The goal of the mission is ambitious -- the first-ever real-time sampling of carbon dioxide and other greenhouse gasses across a wide range of altitudes in the atmosphere, literally from pole-to-pole.
Much of what we know about greenhouse gases has been acquired from distant satellites, balloon launches, or highly sophisticated supercomputer models. The research plane’s mission will, for the first time, give scientists real-time global observation data to correlate with those climate models.
"The things that excite me about this project -- it’s the first time we’ve been able to look in great detail at the whole globe all at once," said Steven Wofsy, professor of atmospheric and environmental science at Harvard University. "Nobody has ever done that. Satellites see the whole globe, but they don’t see it in great detail.
"This aircraft has the capability, and this team has the capability to do that in a way that's never been done before," Wofsy continued, in a video posted on the NSF Web site. "When we finish up, we’ll have a completely new picture about how greenhouse gases are entering the atmosphere and being removed from the atmosphere both by natural processes and by humans."
The plane is called HIAPER (pronounced hyper), short for the National Science Foundation’s High Performance Instrumented Airborne Platform for Environmental Research. A modified Gulfstream V jet, it can fly at high altitudes for extended periods of time and can carry 5,600 pounds of sensing equipment, making it a premier aircraft for scientific discovery.

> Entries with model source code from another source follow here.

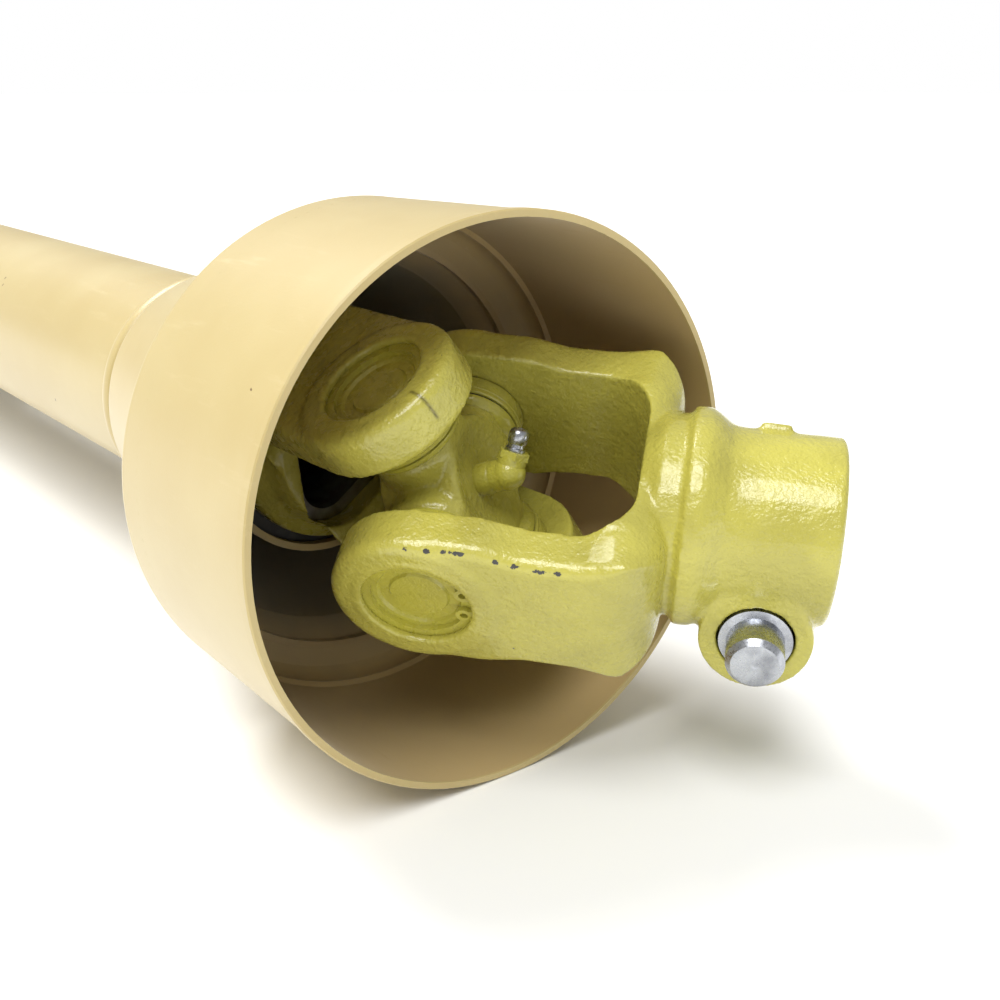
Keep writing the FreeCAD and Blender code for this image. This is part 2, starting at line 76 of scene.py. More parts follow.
def hubFrame(end):
    # X out along the hub, Z through the hub yoke's ears, origin in the middle of the cross
    alongX = Vector(mounts[end + "_spline_bore"]["axis"]).normalized()
    alongZ = Vector(joints[end + "_swing"]["axis"]).normalized()
    return frameMatrix(alongX, alongZ, jointCentre(end))


def tubeFrame(end):
    # X out of the shaft, Y through the tube yoke's ears
    outward = 1 if end == "front" else -1
    alongX = Vector((outward, 0, 0))
    alongY = Vector(joints[end + "_fold"]["axis"]).normalized()
    return frameMatrix(alongX, alongX.cross(alongY), jointCentre(end))


def crossFrame(end):
    # X out through the face that holds the grease nipple, Y and Z along the arms
    alongY = Vector(joints[end + "_fold"]["axis"]).normalized()
    alongZ = Vector(joints[end + "_swing"]["axis"]).normalized()
    return frameMatrix(alongY.cross(alongZ), alongZ, jointCentre(end))


def frameMatrix(alongX, alongZ, place):
    alongY = alongZ.cross(alongX)
    matrix = Matrix((alongX, alongY, alongZ)).transposed().to_4x4()
    matrix.translation = place
    return matrix


def toLocal(points, matrix):
    # Row-frame points, in metres, to a joint's own frame, in millimetres
    turn = np.array(matrix.to_3x3())
    return (points - np.array(matrix.translation)) @ turn / mm


def toRow(local, matrix):
    turn = np.array(matrix.to_3x3())
    return local * mm @ turn.T + np.array(matrix.translation)


# Small helpers for meshes

def meshPoints(mesh):
    flat = np.zeros(len(mesh.vertices) * 3)
    mesh.vertices.foreach_get("co", flat)
    return flat.reshape(-1, 3)


def setPoints(mesh, points):
    mesh.vertices.foreach_set("co", points.astype(np.float32).ravel())
    mesh.update()


def meshNormals(mesh):
    flat = np.zeros(len(mesh.vertices) * 3)
    mesh.vertices.foreach_get("normal", flat)
    return flat.reshape(-1, 3)


def meshEdges(mesh):
    flat = np.zeros(len(mesh.edges) * 2, np.int64)
    mesh.edges.foreach_get("vertices", flat)
    return flat.reshape(-1, 2)


def neighbourMean(values, edges, count):
    total = np.zeros_like(values)
    for column in range(values.shape[1]):
        total[:, column] += np.bincount(edges[:, 0], values[edges[:, 1], column], count)
        total[:, column] += np.bincount(edges[:, 1], values[edges[:, 0], column], count)
    degree = np.bincount(edges.ravel(), minlength=count)
    return total / np.maximum(degree, 1)[:, None]


def addAttribute(mesh, name, values):
    attribute = mesh.attributes.new(name, "FLOAT", "POINT")
    attribute.data.foreach_set("value", values.astype(np.float32))


def newPiece(name, mesh):
    piece = bpy.data.objects.new(name, mesh)
    scene.collection.objects.link(piece)
    return piece


def smoothShade(mesh):
    mesh.polygons.foreach_set("use_smooth", [True] * len(mesh.polygons))
    mesh.update()


def waves(points, size, seed):
    # Gentle lumps of about the given size, from a few waves in seeded directions
    rng = np.random.default_rng(seed)
    height = np.zeros(len(points))
    count = 9
    for wave in range(count):
        way = rng.normal(size=3)
        way *= 2 * math.pi / (size * rng.uniform(0.7, 1.6) * np.linalg.norm(way))
        height += np.sin(points @ way + rng.uniform(0, 2 * math.pi))
    return height / count


# Materials, each from its own small node tree

def newMaterial(name):
    material = bpy.data.materials.new(name)
    material.use_nodes = True
    tree = material.node_tree
    tree.nodes.clear()
    output = tree.nodes.new("ShaderNodeOutputMaterial")
    shader = tree.nodes.new("ShaderNodeBsdfPrincipled")
    tree.links.new(shader.outputs["BSDF"], output.inputs["Surface"])
    return material, tree, shader


def noiseNode(tree, size, detail=3.0, stretch=(1, 1, 1), roughness=0.5):
    # Noise whose lumps are about this many metres across, in the row frame
    place = tree.nodes.new("ShaderNodeTexCoord")
    scaled = tree.nodes.new("ShaderNodeMapping")
    scaled.inputs["Scale"].default_value = stretch
    noise = tree.nodes.new("ShaderNodeTexNoise")
    noise.inputs["Scale"].default_value = 1 / size
    noise.inputs["Detail"].default_value = detail
    noise.inputs["Roughness"].default_value = roughness
    tree.links.new(place.outputs["Object"], scaled.inputs["Vector"])
    tree.links.new(scaled.outputs["Vector"], noise.inputs["Vector"])
    return noise.outputs["Fac"]


def rampNode(tree, source, low, high, valueLow=0.0, valueHigh=1.0):
    ramp = tree.nodes.new("ShaderNodeMapRange")
    ramp.interpolation_type = "SMOOTHSTEP"
    ramp.inputs["From Min"].default_value = low
    ramp.inputs["From Max"].default_value = high
    ramp.inputs["To Min"].default_value = valueLow
    ramp.inputs["To Max"].default_value = valueHigh
    tree.links.new(source, ramp.inputs["Value"])
    return ramp.outputs["Result"]


def mathNode(tree, operation, first, second):
    node = tree.nodes.new("ShaderNodeMath")
    node.operation = operation
    for slot, value in ((0, first), (1, second)):
        if isinstance(value, (int, float)):
            node.inputs[slot].default_value = value
        else:
            tree.links.new(value, node.inputs[slot])
    return node.outputs["Value"]


def mixColour(tree, factor, first, second):
    node = tree.nodes.new("ShaderNodeMix")
    node.data_type = "RGBA"
    for slot, value in ((6, first), (7, second)):
        if isinstance(value, tuple):
            node.inputs[slot].default_value = (*value, 1)
        else:
            tree.links.new(value, node.inputs[slot])
    if isinstance(factor, float):
        node.inputs[0].default_value = factor
    else:
        tree.links.new(factor, node.inputs[0])
    return node.outputs[2]


def bumpNode(tree, height, strength, distance, below=None):
    bump = tree.nodes.new("ShaderNodeBump")
    bump.inputs["Strength"].default_value = strength
    bump.inputs["Distance"].default_value = distance
    tree.links.new(height, bump.inputs["Height"])
    if below is not None:
        tree.links.new(below, bump.inputs["Normal"])
    return bump.outputs["Normal"]


def attributeNode(tree, name):
    node = tree.nodes.new("ShaderNodeAttribute")
    node.attribute_name = name
    return node.outputs["Fac"]


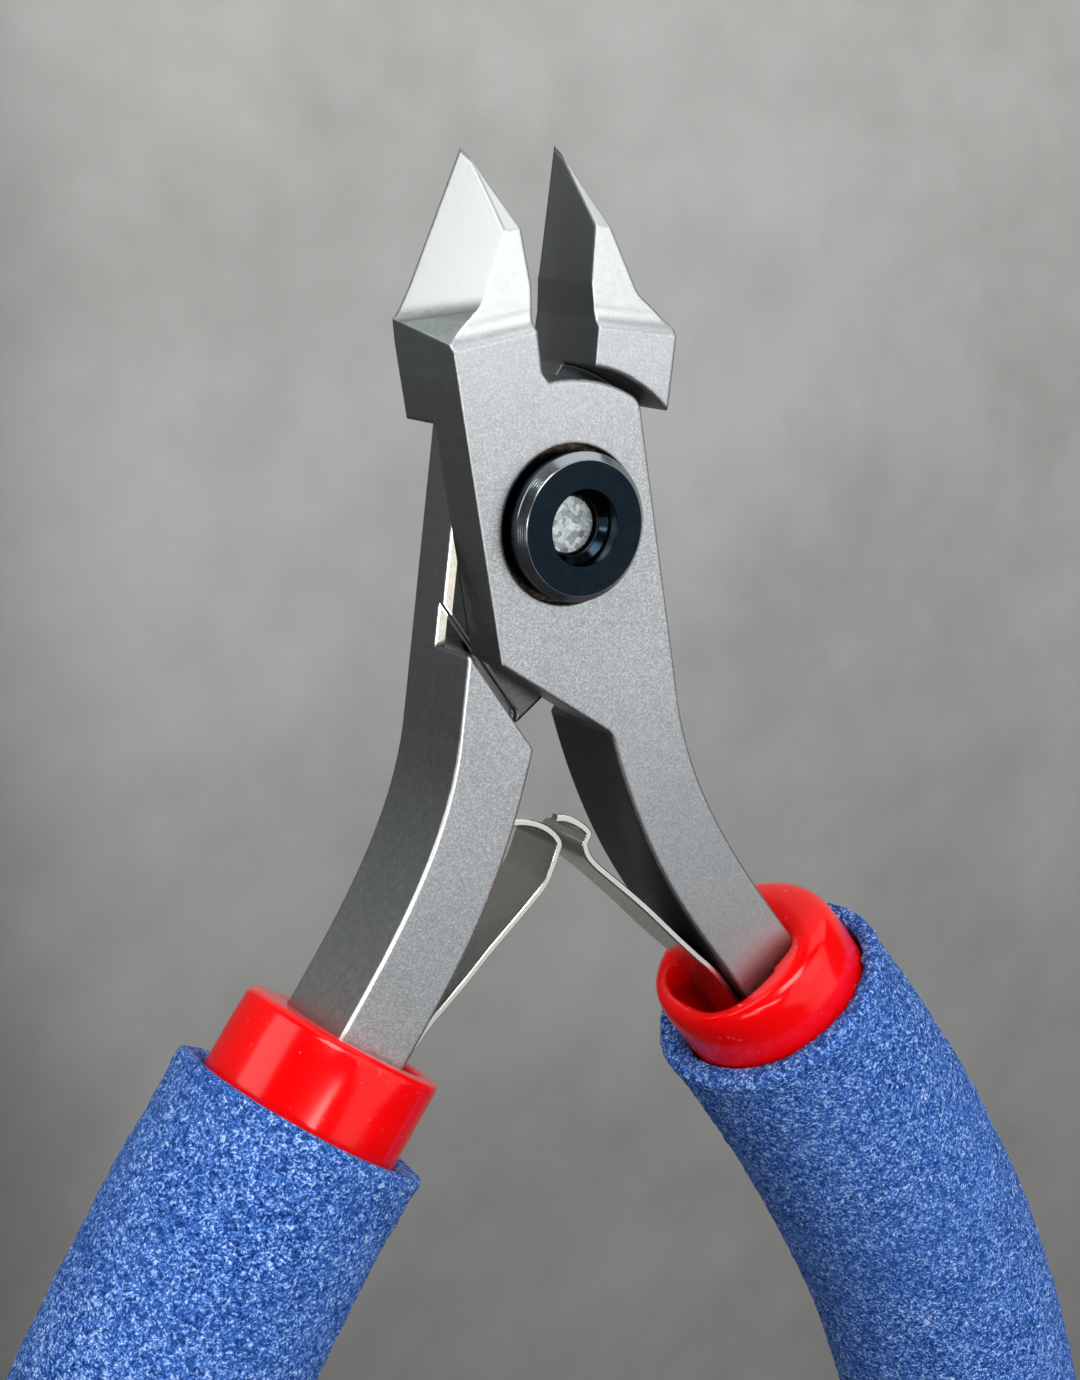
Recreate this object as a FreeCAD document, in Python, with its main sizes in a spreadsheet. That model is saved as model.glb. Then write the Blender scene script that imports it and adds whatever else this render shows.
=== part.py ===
import FreeCAD, Part
import math
import os

# Flush cutter: two lap-jointed steel halves that turn on a hollow pivot barrel, with a leaf
# spring, a dipped inner grip and a foam sleeve on each handle.
# Frame: origin on the pivot axis, in the flat front face of the pivot button. +Z points out
# of that face, +Y to the jaw tips, +X to the front half's handle. Each half is drawn closed
# and about the middle of the steel, then set back behind the button's face and turned by
# half the opening angle, because the cutter is stored open.

V = FreeCAD.Vector
document = FreeCAD.newDocument("flush_cutter")

SIZES = (
    ("opening_angle", 17.0, "degrees between stored open and closed"),
    ("steel_thickness", 7.1, "front face to rear face of jaws and handles"),
    ("lap_gap", 0.02, "running gap between the two joint plates"),
    ("jaw_gap", 0.02, "gap left between the cutting edges when closed"),
    ("head_half_width", 6.06, "pivot to the side of the head"),
    ("tip_reach", 22.25, "pivot to the jaw tip"),
    ("kink_reach", 17.5, "pivot to the start of the tip bevel"),
    ("ridge_reach", 11.7, "pivot to the ridge where the jaw is relieved"),
    ("relief_depth", 0.9, "front relief of the jaw at the kink"),
    ("tip_back", 0.77, "rear of the tip ahead of the rear face"),
    ("tip_thickness", 0.17, "steel left at the point of the tip"),
    ("bevel_lean", 16.5, "degrees the outer bevel leans inwards"),
    ("bevel_skew", 16.0, "degrees the run-out of the bevel climbs towards the tip"),
    ("plate_radius", 8.62, "top of a joint plate about the pivot"),
    ("shoulder_radius", 9.41, "concave shoulder that clears the other plate"),
    ("lap_relief_depth", 0.5, "channel along the foot of the step, below the lap face"),
    ("lap_relief_width", 1.7, "width of that channel"),
    ("edge_round", 0.2, "rounded long edges of plate and handle"),
    ("handle_reach", 118.0, "pivot to the lower end of the grips, closed"),
    ("handle_bow", 26.9, "largest distance of a grip's centre line from the middle, closed"),
    ("bar_half_width", 2.55, "half width of the steel handle"),
    ("tang_end_half_width", 1.8, "half width of the tang inside the grip's end"),
    ("tang_share", 0.86, "tang end as a share of the handle's reach"),
    ("barrel_radius", 3.0, "bearing barrel"),
    ("barrel_fit", 0.03, "radial running clearance of the barrel in the rear half"),
    ("seat_fit", 0.01, "radial clearance of fixed pieces in their seats"),
    ("button_radius", 4.5, "head of the barrel"),
    ("button_rise", 1.53, "head of the barrel above the steel"),
    ("button_chamfer", 0.45, "chamfer round the head"),
    ("counterbore_radius", 4.83, "recess round the head in each half"),
    ("counterbore_depth", 1.2, "depth of that recess"),
    ("washer_radius", 4.75, "thrust washer"),
    ("washer_thickness", 0.5, "thrust washer"),
    ("mouth_radius", 2.3, "mouth of the barrel's bore"),
    ("mouth_depth", 1.0, "depth of the mouth"),
    ("screw_radius", 1.84, "shank of the pivot screw"),
    ("screw_end_height", 3.28, "front end of the screw above the middle plane"),
    ("screw_head_radius", 4.4, "head of the screw at the rear"),
    ("screw_head_sink", 0.05, "head of the screw inside the rear face"),
    ("slot_width", 1.0, "driver slot"),
    ("slot_depth", 0.4, "driver slot"),
    ("leaf_thickness", 0.45, "spring strip"),
    ("leaf_width", 4.8, "spring strip"),
    ("leaf_root_length", 9.0, "spring strip held along the tang"),
    ("leaf_seat", 0.08, "gap between the spring's root and the tang or rivet"),
    ("rivet_radius", 0.8, "rivet that holds the spring"),
    ("rivet_depth", 3.6, "rivet shank, spring and tang together"),
    ("rivet_head_radius", 1.5, "rivet head"),
    ("rivet_head_height", 0.45, "rivet head"),
    ("grip_radius", 6.5, "dipped inner grip"),
    ("right_grip_mouth", 33.0, "pivot to the mouth of the right inner grip, closed"),
    ("left_grip_mouth", 32.4, "pivot to the mouth of the left inner grip, closed"),
    ("root_top", 34.2, "pivot to where the springs leave the handles, closed"),
    ("grip_lip", 0.8, "rounded lip of the inner grip"),
    ("grip_end_round", 3.2, "rounded lower end of the inner grip"),
    ("pocket_width", 2.3, "pocket beside the tang for the spring's root"),
    ("pocket_height", 5.8, "pocket beside the tang for the spring's root"),
    ("pocket_depth", 14.0, "pocket beside the tang for the spring's root"),
    ("funnel_radius", 5.1, "dished mouth of the inner grip"),
    ("funnel_floor_radius", 4.3, "dished mouth of the inner grip"),
    ("funnel_depth", 1.1, "dished mouth of the inner grip"),
    ("right_sleeve_radius", 8.8, "right foam sleeve"),
    ("left_sleeve_radius", 8.4, "left foam sleeve"),
    ("sleeve_top", 36.8, "pivot to the upper end of the foam sleeves, closed"),
    ("sleeve_gap", 0.1, "between the foam sleeve and the inner grip"),
    ("sleeve_end", 115.5, "pivot to the lower end of the foam sleeve, closed"),
)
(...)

HIAPER began its historic voyage Wednesday, Jan. 7, commencing a three week mission to sample the atmosphere in some of the most inaccessible regions of the world.
This is the first in a series of five, three-week flights to be manned by an international team of scientists.
The project is a joint effort led by Harvard University, the National Science Foundation, the National Center for Atmospheric Research, the National Oceanic and Atmospheric Administration and the Scripps Institute of Oceanography.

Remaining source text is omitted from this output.